I think it is very clear that the Israelis are worried that the opportunity for the effective use of force may come and go quickly, and that as a result, the international community will not be able to compel Tehran from meeting the IAEA’s many and oft repeated demands and concerns. This conclusion is also driven by concern that even the most punishing sanctions will not compel Tehran’s cooperation.

There is also a widespread perception in Israel that Iran’s nuclear program could come to represent an “existential threat” for Israel. The problem is not merely the program, but, of course, the statements of Iran’s leaders –which have called for the removal of the “Zionist regime.”


With these fears echoing in the background –if not foreground—it seems that the discussion revolved around the question of “red lines,” i.e. at what point does Iran’s nuclear program justify the use of force?

For the states in the Middle East most concerned about Iran, there is a sense that the only way to prevent Iran from developing nuclear weapons is to define that red line in terms of building some kind of “capacity” to assemble a nuclear weapon in some undefined –but presumably fairly rapid – time frame.

For Washington, the red line may be further down the road, at a point, for example, when the evidence suggests a decision to focus on weaponization itself, rather than on enrichment. By emphasizing this distinction, it seems to me that the international community is signaling Iran could have room to backtrack on its program, and/or to fashion a solution on enrichment that would include sufficient safeguards – intrusive inspections, for example -- so that the international community would conclude that the security benefits far outweigh the potential costs of either accepting containment, or even more so, moving to a war footing.

The problem is that any agreement, in the end, requires an assessment of how much ambiguity we can tolerate, particularly given a history that engenders so much mistrust and apprehension.


But would the use of force by Israel or the U.S. yield more or less security?
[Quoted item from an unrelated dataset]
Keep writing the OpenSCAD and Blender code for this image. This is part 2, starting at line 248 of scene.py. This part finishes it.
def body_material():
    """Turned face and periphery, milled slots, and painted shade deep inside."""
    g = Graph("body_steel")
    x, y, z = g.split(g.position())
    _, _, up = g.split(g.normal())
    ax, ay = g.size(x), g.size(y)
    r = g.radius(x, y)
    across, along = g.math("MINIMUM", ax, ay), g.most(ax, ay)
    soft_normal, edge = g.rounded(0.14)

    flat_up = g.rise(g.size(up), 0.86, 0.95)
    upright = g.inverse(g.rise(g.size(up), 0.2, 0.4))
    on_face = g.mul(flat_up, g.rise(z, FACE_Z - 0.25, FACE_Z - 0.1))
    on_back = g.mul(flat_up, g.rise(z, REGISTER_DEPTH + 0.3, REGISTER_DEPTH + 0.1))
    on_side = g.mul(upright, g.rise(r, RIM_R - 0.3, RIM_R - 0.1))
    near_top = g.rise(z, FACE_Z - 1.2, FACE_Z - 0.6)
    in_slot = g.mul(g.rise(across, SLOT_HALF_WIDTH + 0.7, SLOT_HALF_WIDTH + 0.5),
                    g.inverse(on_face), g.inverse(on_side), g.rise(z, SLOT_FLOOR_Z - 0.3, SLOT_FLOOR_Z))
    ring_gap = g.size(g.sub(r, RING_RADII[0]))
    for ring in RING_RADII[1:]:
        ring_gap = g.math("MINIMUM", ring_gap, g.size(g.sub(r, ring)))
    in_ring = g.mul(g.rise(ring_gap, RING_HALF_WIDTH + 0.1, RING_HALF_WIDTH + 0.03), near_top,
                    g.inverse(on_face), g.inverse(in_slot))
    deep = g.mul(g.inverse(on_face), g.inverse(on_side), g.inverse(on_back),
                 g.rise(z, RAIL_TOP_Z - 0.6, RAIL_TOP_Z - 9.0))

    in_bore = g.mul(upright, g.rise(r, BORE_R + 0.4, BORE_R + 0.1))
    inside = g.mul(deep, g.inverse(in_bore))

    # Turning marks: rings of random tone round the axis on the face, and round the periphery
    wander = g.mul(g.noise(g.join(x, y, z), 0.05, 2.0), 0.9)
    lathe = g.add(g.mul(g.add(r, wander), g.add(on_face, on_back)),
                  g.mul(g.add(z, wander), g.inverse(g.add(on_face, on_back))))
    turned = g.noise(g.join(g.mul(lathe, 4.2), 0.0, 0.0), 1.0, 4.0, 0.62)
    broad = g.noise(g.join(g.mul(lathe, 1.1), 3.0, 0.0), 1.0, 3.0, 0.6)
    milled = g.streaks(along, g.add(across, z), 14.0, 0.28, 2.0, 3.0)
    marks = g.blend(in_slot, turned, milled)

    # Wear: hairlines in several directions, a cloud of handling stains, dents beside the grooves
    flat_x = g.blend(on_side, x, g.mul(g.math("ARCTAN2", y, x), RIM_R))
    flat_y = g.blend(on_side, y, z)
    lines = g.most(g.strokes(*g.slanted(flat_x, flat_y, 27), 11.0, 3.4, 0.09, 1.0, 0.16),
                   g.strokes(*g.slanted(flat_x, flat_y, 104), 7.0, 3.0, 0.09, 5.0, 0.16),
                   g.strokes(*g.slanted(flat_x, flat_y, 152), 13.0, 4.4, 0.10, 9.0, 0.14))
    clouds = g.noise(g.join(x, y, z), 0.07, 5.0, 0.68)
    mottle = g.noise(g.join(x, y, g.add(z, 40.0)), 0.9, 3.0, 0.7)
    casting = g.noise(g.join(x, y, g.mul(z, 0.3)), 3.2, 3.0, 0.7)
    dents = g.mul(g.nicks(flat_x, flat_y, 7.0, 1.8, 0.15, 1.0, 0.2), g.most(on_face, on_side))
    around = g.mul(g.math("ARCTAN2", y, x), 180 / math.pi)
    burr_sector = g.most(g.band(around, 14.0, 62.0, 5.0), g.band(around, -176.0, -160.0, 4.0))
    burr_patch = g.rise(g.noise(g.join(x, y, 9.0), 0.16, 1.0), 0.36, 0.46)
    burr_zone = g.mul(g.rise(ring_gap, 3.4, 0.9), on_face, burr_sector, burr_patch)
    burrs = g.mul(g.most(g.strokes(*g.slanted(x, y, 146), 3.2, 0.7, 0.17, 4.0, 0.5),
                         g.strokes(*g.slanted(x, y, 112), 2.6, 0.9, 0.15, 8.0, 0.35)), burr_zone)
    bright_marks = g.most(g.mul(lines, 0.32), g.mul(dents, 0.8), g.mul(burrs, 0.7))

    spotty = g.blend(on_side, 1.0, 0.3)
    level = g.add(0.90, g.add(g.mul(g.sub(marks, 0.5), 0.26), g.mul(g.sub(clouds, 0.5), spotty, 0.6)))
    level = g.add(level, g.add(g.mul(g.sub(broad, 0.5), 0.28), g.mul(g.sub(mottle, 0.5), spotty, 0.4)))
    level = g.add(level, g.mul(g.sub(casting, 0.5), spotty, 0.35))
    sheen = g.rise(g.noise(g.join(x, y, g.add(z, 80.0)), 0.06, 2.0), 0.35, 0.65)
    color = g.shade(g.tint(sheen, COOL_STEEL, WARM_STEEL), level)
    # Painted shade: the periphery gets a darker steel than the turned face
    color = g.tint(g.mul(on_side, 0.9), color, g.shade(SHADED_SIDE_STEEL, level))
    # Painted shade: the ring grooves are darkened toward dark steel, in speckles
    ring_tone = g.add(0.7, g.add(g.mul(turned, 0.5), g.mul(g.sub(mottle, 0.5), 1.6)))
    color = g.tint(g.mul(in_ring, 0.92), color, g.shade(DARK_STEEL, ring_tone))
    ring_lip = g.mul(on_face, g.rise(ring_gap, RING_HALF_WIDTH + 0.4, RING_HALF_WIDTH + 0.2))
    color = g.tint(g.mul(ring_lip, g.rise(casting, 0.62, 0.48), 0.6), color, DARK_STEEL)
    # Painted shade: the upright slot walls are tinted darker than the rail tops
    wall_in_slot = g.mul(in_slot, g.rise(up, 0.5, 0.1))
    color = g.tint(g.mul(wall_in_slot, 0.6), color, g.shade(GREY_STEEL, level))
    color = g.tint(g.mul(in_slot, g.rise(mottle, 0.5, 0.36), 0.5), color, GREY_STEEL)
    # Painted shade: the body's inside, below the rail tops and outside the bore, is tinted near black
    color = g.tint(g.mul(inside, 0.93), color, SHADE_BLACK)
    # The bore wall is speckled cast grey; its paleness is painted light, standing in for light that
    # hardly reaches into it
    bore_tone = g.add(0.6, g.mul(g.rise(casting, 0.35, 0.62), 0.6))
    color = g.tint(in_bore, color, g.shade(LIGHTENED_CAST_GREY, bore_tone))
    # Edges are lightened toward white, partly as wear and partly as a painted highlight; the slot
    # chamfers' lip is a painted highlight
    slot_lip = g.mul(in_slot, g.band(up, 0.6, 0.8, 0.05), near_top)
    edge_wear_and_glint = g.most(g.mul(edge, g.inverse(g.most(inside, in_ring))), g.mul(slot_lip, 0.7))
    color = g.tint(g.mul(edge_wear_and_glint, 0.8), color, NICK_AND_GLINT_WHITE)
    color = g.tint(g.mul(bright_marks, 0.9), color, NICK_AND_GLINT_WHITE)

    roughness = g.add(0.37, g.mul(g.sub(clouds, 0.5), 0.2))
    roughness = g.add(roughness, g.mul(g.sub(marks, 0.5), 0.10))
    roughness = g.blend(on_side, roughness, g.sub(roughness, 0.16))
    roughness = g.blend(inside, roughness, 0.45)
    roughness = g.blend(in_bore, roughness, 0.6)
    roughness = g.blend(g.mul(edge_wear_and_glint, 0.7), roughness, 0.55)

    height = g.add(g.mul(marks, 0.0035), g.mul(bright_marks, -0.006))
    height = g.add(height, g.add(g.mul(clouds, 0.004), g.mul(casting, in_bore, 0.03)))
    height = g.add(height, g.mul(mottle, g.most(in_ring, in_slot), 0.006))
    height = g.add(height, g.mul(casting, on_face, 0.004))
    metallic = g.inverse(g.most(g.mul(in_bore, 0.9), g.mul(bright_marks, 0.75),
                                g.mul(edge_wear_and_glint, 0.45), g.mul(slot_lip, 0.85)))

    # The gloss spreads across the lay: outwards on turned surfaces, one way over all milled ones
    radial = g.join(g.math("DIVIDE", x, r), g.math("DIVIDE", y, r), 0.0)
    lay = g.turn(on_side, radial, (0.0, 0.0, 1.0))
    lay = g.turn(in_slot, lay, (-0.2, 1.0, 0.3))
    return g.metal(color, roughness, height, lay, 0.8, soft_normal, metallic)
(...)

Will the benefits outweigh the costs?

I think this is one of the issues the Obama tried to address in his AIPAC speech. His message, and the message of our allies, is that at this point, the use of force could elicit a regional war, would splinter the international coalition against Iran, and most of all, would likely lead Iran to exit the Nonproliferation Treaty (NPT), without dealing a lethal, final blow to Iran’s nuclear ambitions.

These points inform the USIP-Stimson Center report we published in October 2010, a report whose main conclusions remain valid today. The report suggested that even the U.S.—quite apart from Israel—faced huge hurdles in undertaking any military attack on Iran’s nuclear facilities.
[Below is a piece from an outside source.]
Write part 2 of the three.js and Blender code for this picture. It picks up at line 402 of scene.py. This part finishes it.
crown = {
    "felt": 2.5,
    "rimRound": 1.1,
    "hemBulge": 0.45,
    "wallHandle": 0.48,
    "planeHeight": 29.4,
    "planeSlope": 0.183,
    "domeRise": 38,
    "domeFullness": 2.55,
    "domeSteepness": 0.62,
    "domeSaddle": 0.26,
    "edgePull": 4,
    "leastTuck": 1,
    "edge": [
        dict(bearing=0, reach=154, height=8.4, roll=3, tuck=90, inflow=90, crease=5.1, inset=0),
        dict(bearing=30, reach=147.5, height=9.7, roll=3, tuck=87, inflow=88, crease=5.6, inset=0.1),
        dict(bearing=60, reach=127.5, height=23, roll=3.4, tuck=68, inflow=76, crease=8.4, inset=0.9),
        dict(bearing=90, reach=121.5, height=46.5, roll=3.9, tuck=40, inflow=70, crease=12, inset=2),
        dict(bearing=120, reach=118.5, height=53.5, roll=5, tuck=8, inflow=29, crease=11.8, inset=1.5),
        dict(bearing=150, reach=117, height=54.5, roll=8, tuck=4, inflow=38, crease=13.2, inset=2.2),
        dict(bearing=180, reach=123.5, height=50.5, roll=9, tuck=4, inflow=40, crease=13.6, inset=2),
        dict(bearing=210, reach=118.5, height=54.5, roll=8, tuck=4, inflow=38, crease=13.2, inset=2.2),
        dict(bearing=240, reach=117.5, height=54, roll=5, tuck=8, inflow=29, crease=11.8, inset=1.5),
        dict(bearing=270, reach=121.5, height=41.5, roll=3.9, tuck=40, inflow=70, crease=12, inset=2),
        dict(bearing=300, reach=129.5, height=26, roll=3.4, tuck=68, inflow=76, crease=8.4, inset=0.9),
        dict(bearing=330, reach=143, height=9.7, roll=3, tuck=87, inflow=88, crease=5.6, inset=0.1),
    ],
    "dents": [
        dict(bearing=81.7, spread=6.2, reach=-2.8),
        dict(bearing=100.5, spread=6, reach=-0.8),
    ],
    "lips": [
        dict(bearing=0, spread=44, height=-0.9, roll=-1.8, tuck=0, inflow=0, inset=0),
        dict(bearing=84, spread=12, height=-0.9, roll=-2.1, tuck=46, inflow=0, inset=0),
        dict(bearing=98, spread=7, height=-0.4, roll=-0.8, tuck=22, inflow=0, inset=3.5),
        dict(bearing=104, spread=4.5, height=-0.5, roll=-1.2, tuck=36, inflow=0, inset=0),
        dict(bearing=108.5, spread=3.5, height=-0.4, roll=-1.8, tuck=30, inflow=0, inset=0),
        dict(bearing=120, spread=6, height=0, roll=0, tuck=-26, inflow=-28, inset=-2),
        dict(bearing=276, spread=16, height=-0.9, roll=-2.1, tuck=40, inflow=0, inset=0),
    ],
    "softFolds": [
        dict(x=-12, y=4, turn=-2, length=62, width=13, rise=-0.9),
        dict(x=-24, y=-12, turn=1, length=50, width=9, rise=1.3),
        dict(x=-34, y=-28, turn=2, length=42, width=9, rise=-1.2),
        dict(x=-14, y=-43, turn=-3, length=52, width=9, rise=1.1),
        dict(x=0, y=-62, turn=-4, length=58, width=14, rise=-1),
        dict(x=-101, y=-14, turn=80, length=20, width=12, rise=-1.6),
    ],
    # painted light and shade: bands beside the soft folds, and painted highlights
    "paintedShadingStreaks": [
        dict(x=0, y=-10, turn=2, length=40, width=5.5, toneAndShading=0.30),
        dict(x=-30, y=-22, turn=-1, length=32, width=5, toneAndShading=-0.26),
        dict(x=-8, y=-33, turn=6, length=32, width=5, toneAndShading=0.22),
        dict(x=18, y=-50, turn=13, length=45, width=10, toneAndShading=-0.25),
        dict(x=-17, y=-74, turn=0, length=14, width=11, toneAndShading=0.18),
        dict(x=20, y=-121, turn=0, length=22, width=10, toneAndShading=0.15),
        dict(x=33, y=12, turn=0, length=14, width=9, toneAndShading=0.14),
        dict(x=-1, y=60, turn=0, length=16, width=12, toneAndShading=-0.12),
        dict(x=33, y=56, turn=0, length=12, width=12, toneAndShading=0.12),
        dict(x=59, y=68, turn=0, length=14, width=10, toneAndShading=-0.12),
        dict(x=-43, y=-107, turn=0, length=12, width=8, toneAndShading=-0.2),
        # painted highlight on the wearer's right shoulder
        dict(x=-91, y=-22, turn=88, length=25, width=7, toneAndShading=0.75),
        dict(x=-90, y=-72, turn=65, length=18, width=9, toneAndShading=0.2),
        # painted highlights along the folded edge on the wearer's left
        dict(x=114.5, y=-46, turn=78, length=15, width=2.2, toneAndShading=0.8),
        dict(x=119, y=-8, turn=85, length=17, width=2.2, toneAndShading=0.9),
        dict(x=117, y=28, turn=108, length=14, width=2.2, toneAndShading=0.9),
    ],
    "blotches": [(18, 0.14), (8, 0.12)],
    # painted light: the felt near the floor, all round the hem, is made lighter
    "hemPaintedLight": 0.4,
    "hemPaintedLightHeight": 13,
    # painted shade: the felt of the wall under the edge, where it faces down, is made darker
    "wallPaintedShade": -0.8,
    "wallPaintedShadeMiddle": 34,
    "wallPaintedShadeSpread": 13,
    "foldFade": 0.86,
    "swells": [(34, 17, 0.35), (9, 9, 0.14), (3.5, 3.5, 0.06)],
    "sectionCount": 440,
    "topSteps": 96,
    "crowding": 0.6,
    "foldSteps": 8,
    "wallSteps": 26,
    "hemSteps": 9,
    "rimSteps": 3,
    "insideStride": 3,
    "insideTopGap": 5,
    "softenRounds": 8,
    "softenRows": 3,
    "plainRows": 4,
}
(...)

What is more, the experts in the USIP-Stimson Center strategy group suggested that such an attack might only slow down, but not destroy Iran’s nuclear program. This assessment had to be weighed against the many potential downsides of an attack, and on that basis the report concluded, very clearly, that launching what would inevitably be an extended series of attacks lasting several weeks at the minimum, would entail security costs far outweighing any potential benefits.

The report stated that, “A U.S. decision to attack Iran, absent compelling evidence of an imminent Iranian attack on a U.S. ally or facility, would destabilize the entire Middle East in ways that could do grave harm to U.S. strategic, economic, and political sanctions on Iran, cement Iran’s determination to acquire nuclear weapons, and doom the democratic movement in Iran indefinitely. “

This assessment, which is clearly supported by our government, is not necessarily shared by our friends in the region, and Israel in particular.

This fact alone suggests difficult weeks and months ahead, as President Obama himself pointed out on March 5 following his meeting with Israeli Prime Minister Netanyahu.